Goal of the exercise. Only the lines from the one containing "tie_beams();" down to the one containing "obj.data.transform(world)", inclusive, are to be quoted exactly.

Material for the task.
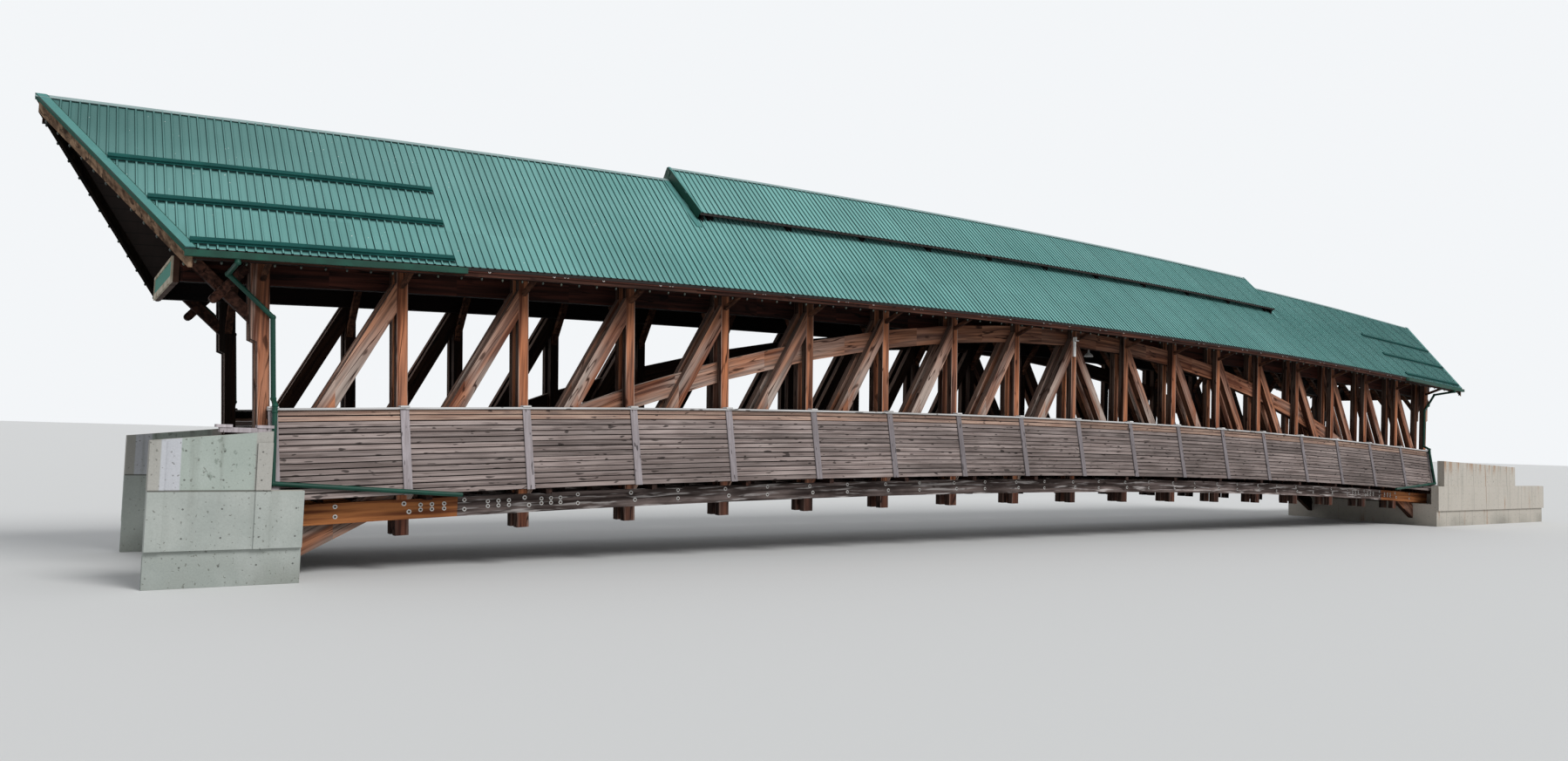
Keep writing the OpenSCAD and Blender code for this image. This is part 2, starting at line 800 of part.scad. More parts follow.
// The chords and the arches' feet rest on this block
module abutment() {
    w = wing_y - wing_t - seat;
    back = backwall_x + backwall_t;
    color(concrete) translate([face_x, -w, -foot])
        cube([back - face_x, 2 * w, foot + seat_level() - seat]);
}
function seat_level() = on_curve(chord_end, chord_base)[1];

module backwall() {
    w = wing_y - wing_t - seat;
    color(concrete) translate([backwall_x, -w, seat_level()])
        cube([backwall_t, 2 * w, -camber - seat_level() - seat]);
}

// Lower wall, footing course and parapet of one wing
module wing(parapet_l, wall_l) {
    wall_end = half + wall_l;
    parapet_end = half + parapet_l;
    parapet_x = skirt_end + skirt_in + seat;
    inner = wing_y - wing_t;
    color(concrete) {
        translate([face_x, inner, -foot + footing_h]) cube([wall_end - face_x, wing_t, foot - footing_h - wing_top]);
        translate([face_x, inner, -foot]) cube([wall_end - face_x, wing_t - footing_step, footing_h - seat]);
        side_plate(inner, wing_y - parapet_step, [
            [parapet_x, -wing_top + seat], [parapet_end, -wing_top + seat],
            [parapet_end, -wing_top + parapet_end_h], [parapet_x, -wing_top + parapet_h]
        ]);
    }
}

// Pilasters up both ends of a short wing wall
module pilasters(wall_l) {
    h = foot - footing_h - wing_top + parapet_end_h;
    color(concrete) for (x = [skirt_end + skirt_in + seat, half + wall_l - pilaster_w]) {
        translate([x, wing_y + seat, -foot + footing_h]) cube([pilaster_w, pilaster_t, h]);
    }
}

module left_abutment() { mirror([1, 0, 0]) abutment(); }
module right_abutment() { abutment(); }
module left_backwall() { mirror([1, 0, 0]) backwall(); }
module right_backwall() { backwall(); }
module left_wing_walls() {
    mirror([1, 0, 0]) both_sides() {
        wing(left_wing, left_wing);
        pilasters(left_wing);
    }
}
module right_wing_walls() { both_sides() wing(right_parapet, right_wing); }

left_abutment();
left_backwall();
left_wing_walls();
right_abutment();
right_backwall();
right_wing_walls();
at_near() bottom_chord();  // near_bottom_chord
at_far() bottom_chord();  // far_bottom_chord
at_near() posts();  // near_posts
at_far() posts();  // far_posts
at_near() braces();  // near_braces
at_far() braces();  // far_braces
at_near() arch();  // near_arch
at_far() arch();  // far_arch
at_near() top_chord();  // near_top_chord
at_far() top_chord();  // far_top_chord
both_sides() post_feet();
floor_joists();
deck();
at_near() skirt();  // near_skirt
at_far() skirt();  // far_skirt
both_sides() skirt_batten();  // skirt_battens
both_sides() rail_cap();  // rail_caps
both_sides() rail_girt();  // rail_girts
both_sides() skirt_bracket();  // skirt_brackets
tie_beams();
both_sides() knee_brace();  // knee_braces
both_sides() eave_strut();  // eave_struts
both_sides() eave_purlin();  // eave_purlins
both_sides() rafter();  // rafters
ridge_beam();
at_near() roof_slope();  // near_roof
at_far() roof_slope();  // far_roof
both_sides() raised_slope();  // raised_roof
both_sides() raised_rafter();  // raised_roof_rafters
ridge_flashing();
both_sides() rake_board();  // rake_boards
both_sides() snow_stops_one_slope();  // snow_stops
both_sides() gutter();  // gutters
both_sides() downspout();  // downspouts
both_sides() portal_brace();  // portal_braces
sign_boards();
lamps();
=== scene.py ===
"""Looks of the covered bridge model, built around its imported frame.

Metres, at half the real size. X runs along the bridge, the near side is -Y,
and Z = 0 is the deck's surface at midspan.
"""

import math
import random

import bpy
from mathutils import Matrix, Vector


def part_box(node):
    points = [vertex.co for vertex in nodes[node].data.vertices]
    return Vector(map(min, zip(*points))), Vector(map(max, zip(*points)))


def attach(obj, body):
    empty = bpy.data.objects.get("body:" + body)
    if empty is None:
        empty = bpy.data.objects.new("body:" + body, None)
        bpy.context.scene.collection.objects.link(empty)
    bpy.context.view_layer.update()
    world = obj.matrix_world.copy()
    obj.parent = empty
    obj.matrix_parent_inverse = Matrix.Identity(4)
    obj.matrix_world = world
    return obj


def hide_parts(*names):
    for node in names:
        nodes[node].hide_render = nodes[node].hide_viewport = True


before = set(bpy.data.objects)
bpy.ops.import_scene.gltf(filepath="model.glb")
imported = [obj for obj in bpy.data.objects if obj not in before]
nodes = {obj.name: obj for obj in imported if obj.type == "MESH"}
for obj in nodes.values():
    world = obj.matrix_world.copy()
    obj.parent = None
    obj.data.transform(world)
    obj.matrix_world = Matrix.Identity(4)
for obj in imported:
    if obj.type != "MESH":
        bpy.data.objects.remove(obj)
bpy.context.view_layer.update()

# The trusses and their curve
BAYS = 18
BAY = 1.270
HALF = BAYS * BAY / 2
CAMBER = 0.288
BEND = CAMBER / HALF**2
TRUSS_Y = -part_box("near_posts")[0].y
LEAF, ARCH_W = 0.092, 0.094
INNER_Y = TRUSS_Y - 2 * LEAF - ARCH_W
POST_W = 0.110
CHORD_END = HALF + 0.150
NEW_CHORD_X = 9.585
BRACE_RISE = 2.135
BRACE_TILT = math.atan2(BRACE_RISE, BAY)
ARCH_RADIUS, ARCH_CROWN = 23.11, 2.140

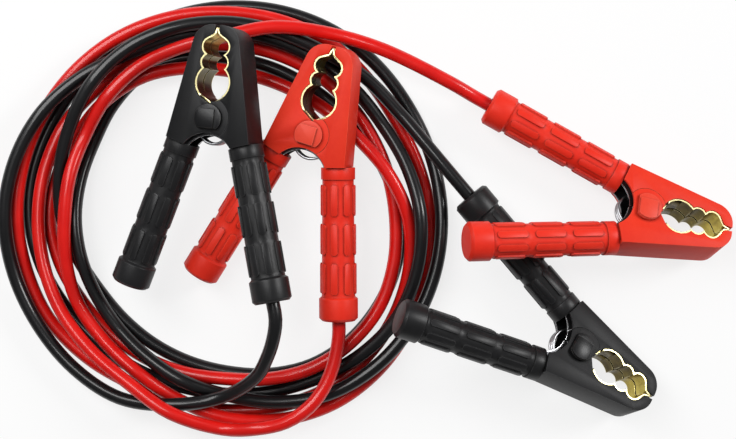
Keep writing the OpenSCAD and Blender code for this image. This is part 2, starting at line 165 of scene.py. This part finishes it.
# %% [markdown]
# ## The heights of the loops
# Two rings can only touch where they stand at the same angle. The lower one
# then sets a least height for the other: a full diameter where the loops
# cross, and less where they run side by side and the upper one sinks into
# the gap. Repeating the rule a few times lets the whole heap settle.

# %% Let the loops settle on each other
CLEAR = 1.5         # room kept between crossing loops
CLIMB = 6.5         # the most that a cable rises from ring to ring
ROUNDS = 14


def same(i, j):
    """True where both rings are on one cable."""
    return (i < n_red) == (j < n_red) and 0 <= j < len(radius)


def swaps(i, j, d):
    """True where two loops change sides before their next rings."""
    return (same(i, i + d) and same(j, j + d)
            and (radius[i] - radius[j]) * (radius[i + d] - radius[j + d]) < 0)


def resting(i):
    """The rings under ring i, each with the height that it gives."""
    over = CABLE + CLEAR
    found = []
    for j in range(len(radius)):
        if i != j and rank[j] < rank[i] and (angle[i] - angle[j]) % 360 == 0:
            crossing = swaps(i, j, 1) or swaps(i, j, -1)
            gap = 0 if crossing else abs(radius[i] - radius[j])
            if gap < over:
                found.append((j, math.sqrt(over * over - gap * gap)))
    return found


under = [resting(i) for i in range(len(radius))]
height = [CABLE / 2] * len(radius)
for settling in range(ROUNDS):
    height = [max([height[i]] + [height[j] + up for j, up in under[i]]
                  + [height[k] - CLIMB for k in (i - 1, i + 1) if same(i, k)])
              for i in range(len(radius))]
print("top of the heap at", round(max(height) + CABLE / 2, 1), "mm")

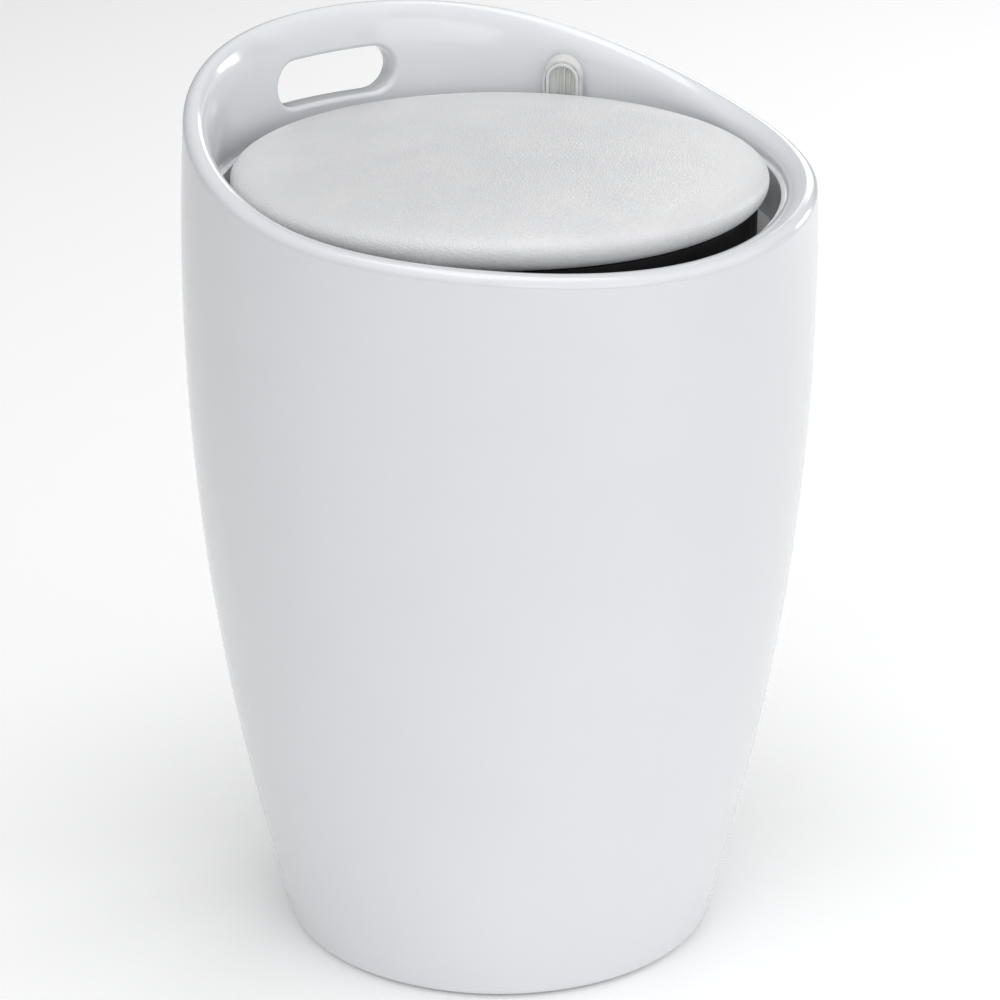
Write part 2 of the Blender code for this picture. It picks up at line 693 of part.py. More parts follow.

Reply to the task.
tie_beams();
both_sides() knee_brace();  // knee_braces
both_sides() eave_strut();  // eave_struts
both_sides() eave_purlin();  // eave_purlins
both_sides() rafter();  // rafters
ridge_beam();
at_near() roof_slope();  // near_roof
at_far() roof_slope();  // far_roof
both_sides() raised_slope();  // raised_roof
both_sides() raised_rafter();  // raised_roof_rafters
ridge_flashing();
both_sides() rake_board();  // rake_boards
both_sides() snow_stops_one_slope();  // snow_stops
both_sides() gutter();  // gutters
both_sides() downspout();  // downspouts
both_sides() portal_brace();  // portal_braces
sign_boards();
lamps();
=== scene.py ===
"""Looks of the covered bridge model, built around its imported frame.

Metres, at half the real size. X runs along the bridge, the near side is -Y,
and Z = 0 is the deck's surface at midspan.
"""

import math
import random

import bpy
from mathutils import Matrix, Vector


def part_box(node):
    points = [vertex.co for vertex in nodes[node].data.vertices]
    return Vector(map(min, zip(*points))), Vector(map(max, zip(*points)))


def attach(obj, body):
    empty = bpy.data.objects.get("body:" + body)
    if empty is None:
        empty = bpy.data.objects.new("body:" + body, None)
        bpy.context.scene.collection.objects.link(empty)
    bpy.context.view_layer.update()
    world = obj.matrix_world.copy()
    obj.parent = empty
    obj.matrix_parent_inverse = Matrix.Identity(4)
    obj.matrix_world = world
    return obj


def hide_parts(*names):
    for node in names:
        nodes[node].hide_render = nodes[node].hide_viewport = True


before = set(bpy.data.objects)
bpy.ops.import_scene.gltf(filepath="model.glb")
imported = [obj for obj in bpy.data.objects if obj not in before]
nodes = {obj.name: obj for obj in imported if obj.type == "MESH"}
for obj in nodes.values():
    world = obj.matrix_world.copy()
    obj.parent = None
    obj.data.transform(world)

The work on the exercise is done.